(Your goal)
Take the lines from the one bearing "Write part 3" to the one bearing "# Node graphs", inclusive, and reproduce them exactly; include no other line.

(Raw records)
§

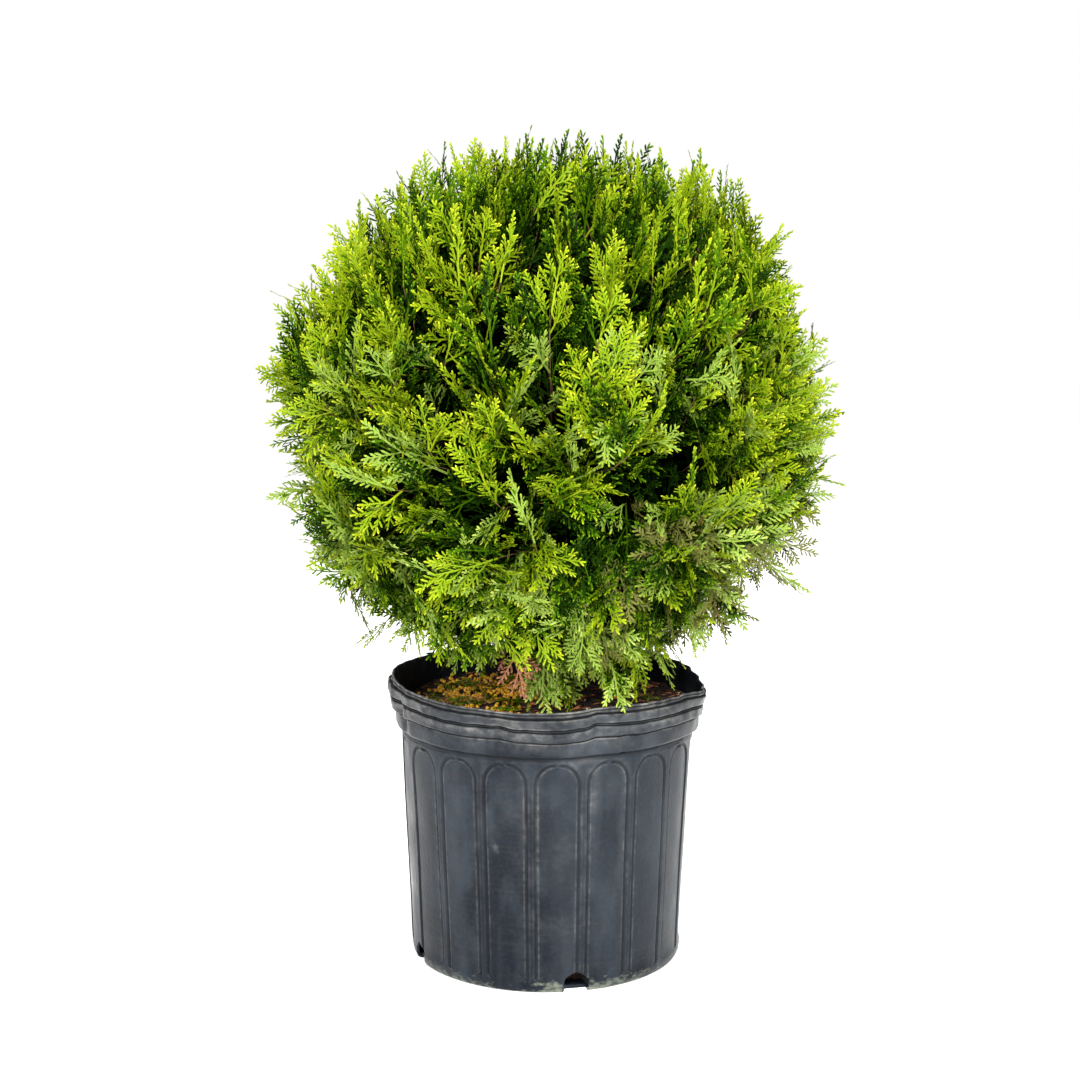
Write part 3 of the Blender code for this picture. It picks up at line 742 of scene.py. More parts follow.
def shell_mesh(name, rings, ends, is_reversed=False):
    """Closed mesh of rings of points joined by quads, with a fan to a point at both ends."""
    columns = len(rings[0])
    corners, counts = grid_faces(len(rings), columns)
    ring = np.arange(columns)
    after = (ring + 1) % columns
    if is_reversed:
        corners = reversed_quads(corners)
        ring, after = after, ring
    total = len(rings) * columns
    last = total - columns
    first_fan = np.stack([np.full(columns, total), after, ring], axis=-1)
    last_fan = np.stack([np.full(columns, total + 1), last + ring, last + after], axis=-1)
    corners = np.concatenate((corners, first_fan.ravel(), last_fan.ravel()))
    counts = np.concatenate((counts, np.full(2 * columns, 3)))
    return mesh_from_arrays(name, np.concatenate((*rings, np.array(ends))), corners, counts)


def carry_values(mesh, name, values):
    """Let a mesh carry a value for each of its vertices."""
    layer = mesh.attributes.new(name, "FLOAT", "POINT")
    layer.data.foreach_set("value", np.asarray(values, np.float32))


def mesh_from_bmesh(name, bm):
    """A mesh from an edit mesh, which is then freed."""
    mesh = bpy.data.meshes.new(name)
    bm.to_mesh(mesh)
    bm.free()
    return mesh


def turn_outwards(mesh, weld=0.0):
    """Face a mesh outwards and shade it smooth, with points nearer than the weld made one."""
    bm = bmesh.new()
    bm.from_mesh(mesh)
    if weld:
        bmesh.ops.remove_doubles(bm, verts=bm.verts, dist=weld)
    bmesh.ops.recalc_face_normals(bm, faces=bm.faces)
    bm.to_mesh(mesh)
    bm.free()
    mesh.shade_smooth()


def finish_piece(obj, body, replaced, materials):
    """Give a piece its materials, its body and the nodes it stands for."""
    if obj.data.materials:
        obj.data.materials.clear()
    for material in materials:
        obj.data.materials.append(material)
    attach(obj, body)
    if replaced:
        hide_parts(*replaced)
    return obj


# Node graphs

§

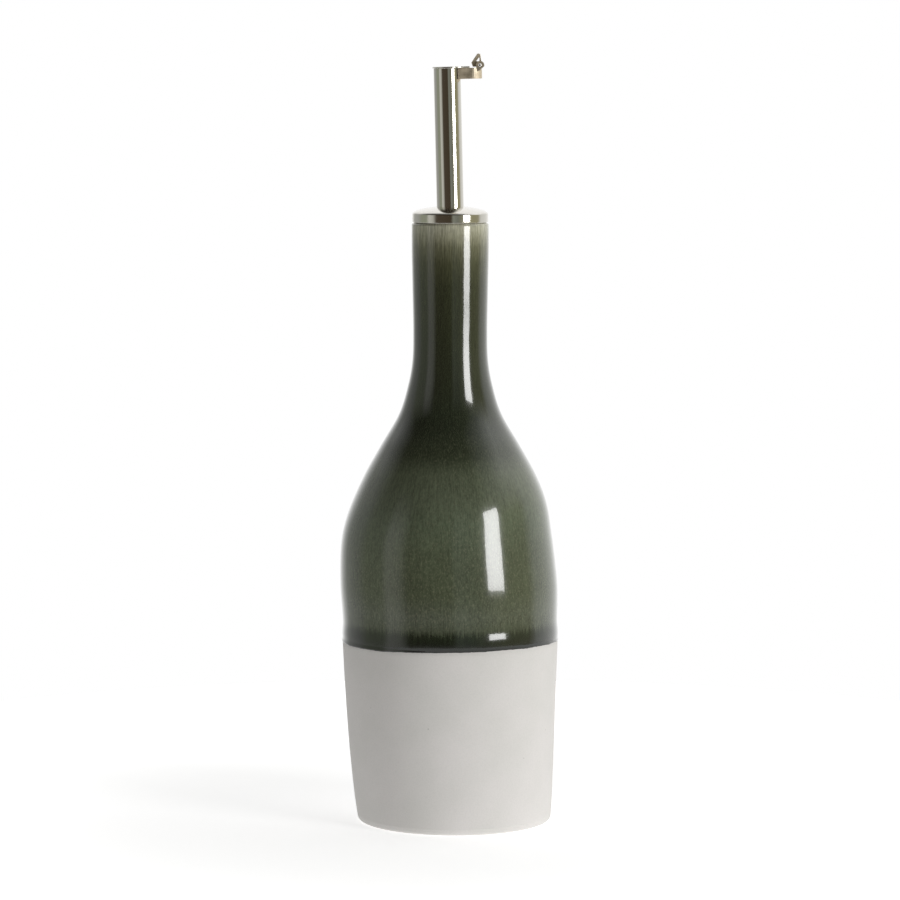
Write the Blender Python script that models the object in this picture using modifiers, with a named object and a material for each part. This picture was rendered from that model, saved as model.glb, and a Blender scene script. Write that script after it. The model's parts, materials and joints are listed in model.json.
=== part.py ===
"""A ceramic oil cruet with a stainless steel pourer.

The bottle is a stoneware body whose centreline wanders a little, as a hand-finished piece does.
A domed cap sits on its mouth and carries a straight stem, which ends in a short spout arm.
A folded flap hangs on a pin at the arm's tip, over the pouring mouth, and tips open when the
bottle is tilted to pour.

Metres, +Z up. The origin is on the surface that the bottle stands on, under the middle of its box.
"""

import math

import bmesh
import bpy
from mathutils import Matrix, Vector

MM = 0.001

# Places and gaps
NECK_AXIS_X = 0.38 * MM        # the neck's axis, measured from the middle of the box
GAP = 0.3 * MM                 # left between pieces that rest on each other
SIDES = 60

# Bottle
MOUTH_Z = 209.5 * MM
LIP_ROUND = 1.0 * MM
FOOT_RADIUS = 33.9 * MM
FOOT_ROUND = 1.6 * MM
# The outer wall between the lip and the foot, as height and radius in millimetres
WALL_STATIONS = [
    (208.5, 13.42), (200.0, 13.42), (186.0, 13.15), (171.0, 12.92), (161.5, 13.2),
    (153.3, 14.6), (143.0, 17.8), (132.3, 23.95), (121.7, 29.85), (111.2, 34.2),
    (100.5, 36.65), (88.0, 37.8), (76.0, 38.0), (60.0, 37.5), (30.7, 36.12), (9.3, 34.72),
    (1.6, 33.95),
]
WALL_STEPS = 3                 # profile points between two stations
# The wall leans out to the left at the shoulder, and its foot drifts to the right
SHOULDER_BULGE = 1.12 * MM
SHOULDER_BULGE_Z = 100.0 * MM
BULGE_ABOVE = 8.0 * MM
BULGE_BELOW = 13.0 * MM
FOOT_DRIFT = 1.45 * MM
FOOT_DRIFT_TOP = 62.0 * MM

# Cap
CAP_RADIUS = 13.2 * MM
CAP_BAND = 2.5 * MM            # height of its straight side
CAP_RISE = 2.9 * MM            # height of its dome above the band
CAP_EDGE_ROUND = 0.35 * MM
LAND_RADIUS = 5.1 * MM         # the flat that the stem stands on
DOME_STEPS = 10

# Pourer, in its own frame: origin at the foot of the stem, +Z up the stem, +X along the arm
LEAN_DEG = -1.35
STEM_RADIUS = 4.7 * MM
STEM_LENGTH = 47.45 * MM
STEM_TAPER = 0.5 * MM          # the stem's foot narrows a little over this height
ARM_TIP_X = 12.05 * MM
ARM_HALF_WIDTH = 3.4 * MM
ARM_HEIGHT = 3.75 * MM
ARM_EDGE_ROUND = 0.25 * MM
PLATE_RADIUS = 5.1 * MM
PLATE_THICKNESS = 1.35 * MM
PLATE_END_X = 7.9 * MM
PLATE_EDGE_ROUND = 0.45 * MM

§

(Output for this task)
Write part 3 of the Blender code for this picture. It picks up at line 742 of scene.py. More parts follow.
def shell_mesh(name, rings, ends, is_reversed=False):
    """Closed mesh of rings of points joined by quads, with a fan to a point at both ends."""
    columns = len(rings[0])
    corners, counts = grid_faces(len(rings), columns)
    ring = np.arange(columns)
    after = (ring + 1) % columns
    if is_reversed:
        corners = reversed_quads(corners)
        ring, after = after, ring
    total = len(rings) * columns
    last = total - columns
    first_fan = np.stack([np.full(columns, total), after, ring], axis=-1)
    last_fan = np.stack([np.full(columns, total + 1), last + ring, last + after], axis=-1)
    corners = np.concatenate((corners, first_fan.ravel(), last_fan.ravel()))
    counts = np.concatenate((counts, np.full(2 * columns, 3)))
    return mesh_from_arrays(name, np.concatenate((*rings, np.array(ends))), corners, counts)


def carry_values(mesh, name, values):
    """Let a mesh carry a value for each of its vertices."""
    layer = mesh.attributes.new(name, "FLOAT", "POINT")
    layer.data.foreach_set("value", np.asarray(values, np.float32))


def mesh_from_bmesh(name, bm):
    """A mesh from an edit mesh, which is then freed."""
    mesh = bpy.data.meshes.new(name)
    bm.to_mesh(mesh)
    bm.free()
    return mesh


def turn_outwards(mesh, weld=0.0):
    """Face a mesh outwards and shade it smooth, with points nearer than the weld made one."""
    bm = bmesh.new()
    bm.from_mesh(mesh)
    if weld:
        bmesh.ops.remove_doubles(bm, verts=bm.verts, dist=weld)
    bmesh.ops.recalc_face_normals(bm, faces=bm.faces)
    bm.to_mesh(mesh)
    bm.free()
    mesh.shade_smooth()


def finish_piece(obj, body, replaced, materials):
    """Give a piece its materials, its body and the nodes it stands for."""
    if obj.data.materials:
        obj.data.materials.clear()
    for material in materials:
        obj.data.materials.append(material)
    attach(obj, body)
    if replaced:
        hide_parts(*replaced)
    return obj


# Node graphs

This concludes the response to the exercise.